- _GOAL_: Your task is to give the data again, exactly, with every line intact.

- _SOURCE MATERIAL_:
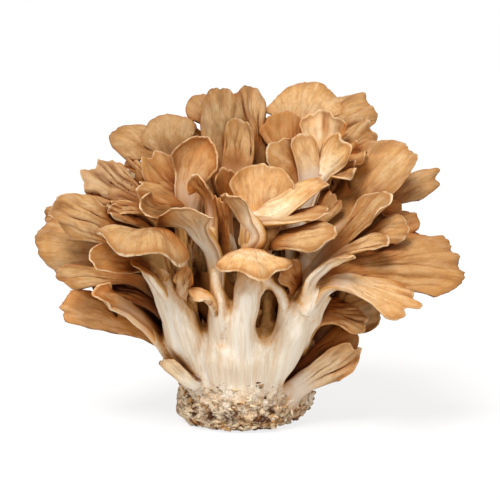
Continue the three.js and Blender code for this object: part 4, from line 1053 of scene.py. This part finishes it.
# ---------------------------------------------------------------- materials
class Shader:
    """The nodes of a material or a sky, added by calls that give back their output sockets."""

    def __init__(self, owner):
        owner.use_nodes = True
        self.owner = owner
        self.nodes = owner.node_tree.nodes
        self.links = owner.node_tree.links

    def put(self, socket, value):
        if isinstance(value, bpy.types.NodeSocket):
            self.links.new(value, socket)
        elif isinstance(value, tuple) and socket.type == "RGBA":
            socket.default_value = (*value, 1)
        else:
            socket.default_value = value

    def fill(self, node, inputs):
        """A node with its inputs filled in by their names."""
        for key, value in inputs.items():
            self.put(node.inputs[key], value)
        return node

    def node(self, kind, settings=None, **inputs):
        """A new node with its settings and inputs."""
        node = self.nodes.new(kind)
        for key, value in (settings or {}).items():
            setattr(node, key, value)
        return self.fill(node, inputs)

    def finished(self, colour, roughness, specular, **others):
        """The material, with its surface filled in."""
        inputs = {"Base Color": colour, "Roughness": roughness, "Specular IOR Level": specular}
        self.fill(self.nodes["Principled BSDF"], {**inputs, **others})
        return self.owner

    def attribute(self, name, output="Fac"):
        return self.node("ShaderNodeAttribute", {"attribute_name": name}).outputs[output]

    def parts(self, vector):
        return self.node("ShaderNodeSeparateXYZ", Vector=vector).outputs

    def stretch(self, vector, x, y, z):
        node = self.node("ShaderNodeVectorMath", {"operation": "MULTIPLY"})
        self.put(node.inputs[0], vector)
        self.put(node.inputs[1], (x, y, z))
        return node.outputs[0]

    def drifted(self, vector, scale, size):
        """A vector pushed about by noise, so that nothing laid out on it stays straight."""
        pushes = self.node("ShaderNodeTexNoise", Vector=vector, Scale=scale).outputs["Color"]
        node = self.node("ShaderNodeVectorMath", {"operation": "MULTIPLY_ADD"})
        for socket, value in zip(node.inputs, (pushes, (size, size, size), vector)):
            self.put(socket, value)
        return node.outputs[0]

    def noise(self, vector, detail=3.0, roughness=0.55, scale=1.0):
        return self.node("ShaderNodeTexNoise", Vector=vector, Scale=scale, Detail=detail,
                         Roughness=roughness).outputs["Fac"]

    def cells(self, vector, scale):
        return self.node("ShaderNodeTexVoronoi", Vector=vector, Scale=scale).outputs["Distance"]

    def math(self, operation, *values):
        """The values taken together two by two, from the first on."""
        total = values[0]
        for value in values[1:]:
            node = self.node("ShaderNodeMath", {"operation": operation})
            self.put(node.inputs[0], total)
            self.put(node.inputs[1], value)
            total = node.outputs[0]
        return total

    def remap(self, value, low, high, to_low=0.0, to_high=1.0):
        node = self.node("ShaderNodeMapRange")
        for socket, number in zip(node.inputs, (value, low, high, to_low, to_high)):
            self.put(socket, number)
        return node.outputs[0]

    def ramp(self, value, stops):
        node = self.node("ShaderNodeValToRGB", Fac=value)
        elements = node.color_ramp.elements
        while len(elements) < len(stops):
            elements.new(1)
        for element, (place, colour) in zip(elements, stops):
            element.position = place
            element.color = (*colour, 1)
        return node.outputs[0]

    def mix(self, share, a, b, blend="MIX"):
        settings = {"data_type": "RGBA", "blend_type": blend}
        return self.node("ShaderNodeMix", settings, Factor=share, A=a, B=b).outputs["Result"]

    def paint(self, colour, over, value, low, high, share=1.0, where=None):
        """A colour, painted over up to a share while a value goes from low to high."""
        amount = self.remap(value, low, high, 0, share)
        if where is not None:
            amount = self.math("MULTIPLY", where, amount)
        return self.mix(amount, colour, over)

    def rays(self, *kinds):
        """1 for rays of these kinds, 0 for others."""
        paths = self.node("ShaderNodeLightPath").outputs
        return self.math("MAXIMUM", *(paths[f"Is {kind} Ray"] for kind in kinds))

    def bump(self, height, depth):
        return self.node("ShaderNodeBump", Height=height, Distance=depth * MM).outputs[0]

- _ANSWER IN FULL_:
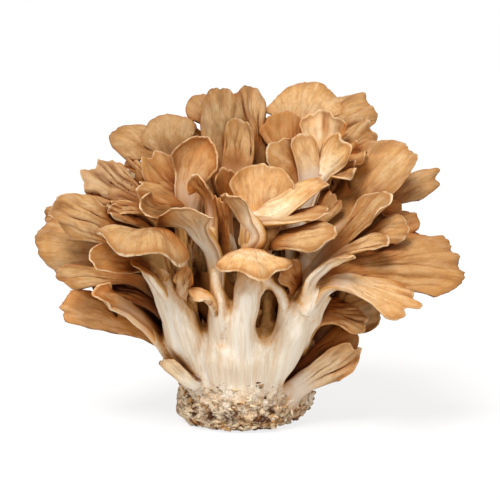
Continue the three.js and Blender code for this object: part 4, from line 1053 of scene.py. This part finishes it.
# ---------------------------------------------------------------- materials
class Shader:
    """The nodes of a material or a sky, added by calls that give back their output sockets."""

    def __init__(self, owner):
        owner.use_nodes = True
        self.owner = owner
        self.nodes = owner.node_tree.nodes
        self.links = owner.node_tree.links

    def put(self, socket, value):
        if isinstance(value, bpy.types.NodeSocket):
            self.links.new(value, socket)
        elif isinstance(value, tuple) and socket.type == "RGBA":
            socket.default_value = (*value, 1)
        else:
            socket.default_value = value

    def fill(self, node, inputs):
        """A node with its inputs filled in by their names."""
        for key, value in inputs.items():
            self.put(node.inputs[key], value)
        return node

    def node(self, kind, settings=None, **inputs):
        """A new node with its settings and inputs."""
        node = self.nodes.new(kind)
        for key, value in (settings or {}).items():
            setattr(node, key, value)
        return self.fill(node, inputs)

    def finished(self, colour, roughness, specular, **others):
        """The material, with its surface filled in."""
        inputs = {"Base Color": colour, "Roughness": roughness, "Specular IOR Level": specular}
        self.fill(self.nodes["Principled BSDF"], {**inputs, **others})
        return self.owner

    def attribute(self, name, output="Fac"):
        return self.node("ShaderNodeAttribute", {"attribute_name": name}).outputs[output]

    def parts(self, vector):
        return self.node("ShaderNodeSeparateXYZ", Vector=vector).outputs

    def stretch(self, vector, x, y, z):
        node = self.node("ShaderNodeVectorMath", {"operation": "MULTIPLY"})
        self.put(node.inputs[0], vector)
        self.put(node.inputs[1], (x, y, z))
        return node.outputs[0]

    def drifted(self, vector, scale, size):
        """A vector pushed about by noise, so that nothing laid out on it stays straight."""
        pushes = self.node("ShaderNodeTexNoise", Vector=vector, Scale=scale).outputs["Color"]
        node = self.node("ShaderNodeVectorMath", {"operation": "MULTIPLY_ADD"})
        for socket, value in zip(node.inputs, (pushes, (size, size, size), vector)):
            self.put(socket, value)
        return node.outputs[0]

    def noise(self, vector, detail=3.0, roughness=0.55, scale=1.0):
        return self.node("ShaderNodeTexNoise", Vector=vector, Scale=scale, Detail=detail,
                         Roughness=roughness).outputs["Fac"]

    def cells(self, vector, scale):
        return self.node("ShaderNodeTexVoronoi", Vector=vector, Scale=scale).outputs["Distance"]

    def math(self, operation, *values):
        """The values taken together two by two, from the first on."""
        total = values[0]
        for value in values[1:]:
            node = self.node("ShaderNodeMath", {"operation": operation})
            self.put(node.inputs[0], total)
            self.put(node.inputs[1], value)
            total = node.outputs[0]
        return total

    def remap(self, value, low, high, to_low=0.0, to_high=1.0):
        node = self.node("ShaderNodeMapRange")
        for socket, number in zip(node.inputs, (value, low, high, to_low, to_high)):
            self.put(socket, number)
        return node.outputs[0]

    def ramp(self, value, stops):
        node = self.node("ShaderNodeValToRGB", Fac=value)
        elements = node.color_ramp.elements
        while len(elements) < len(stops):
            elements.new(1)
        for element, (place, colour) in zip(elements, stops):
            element.position = place
            element.color = (*colour, 1)
        return node.outputs[0]

    def mix(self, share, a, b, blend="MIX"):
        settings = {"data_type": "RGBA", "blend_type": blend}
        return self.node("ShaderNodeMix", settings, Factor=share, A=a, B=b).outputs["Result"]

    def paint(self, colour, over, value, low, high, share=1.0, where=None):
        """A colour, painted over up to a share while a value goes from low to high."""
        amount = self.remap(value, low, high, 0, share)
        if where is not None:
            amount = self.math("MULTIPLY", where, amount)
        return self.mix(amount, colour, over)

    def rays(self, *kinds):
        """1 for rays of these kinds, 0 for others."""
        paths = self.node("ShaderNodeLightPath").outputs
        return self.math("MAXIMUM", *(paths[f"Is {kind} Ray"] for kind in kinds))

    def bump(self, height, depth):
        return self.node("ShaderNodeBump", Height=height, Distance=depth * MM).outputs[0]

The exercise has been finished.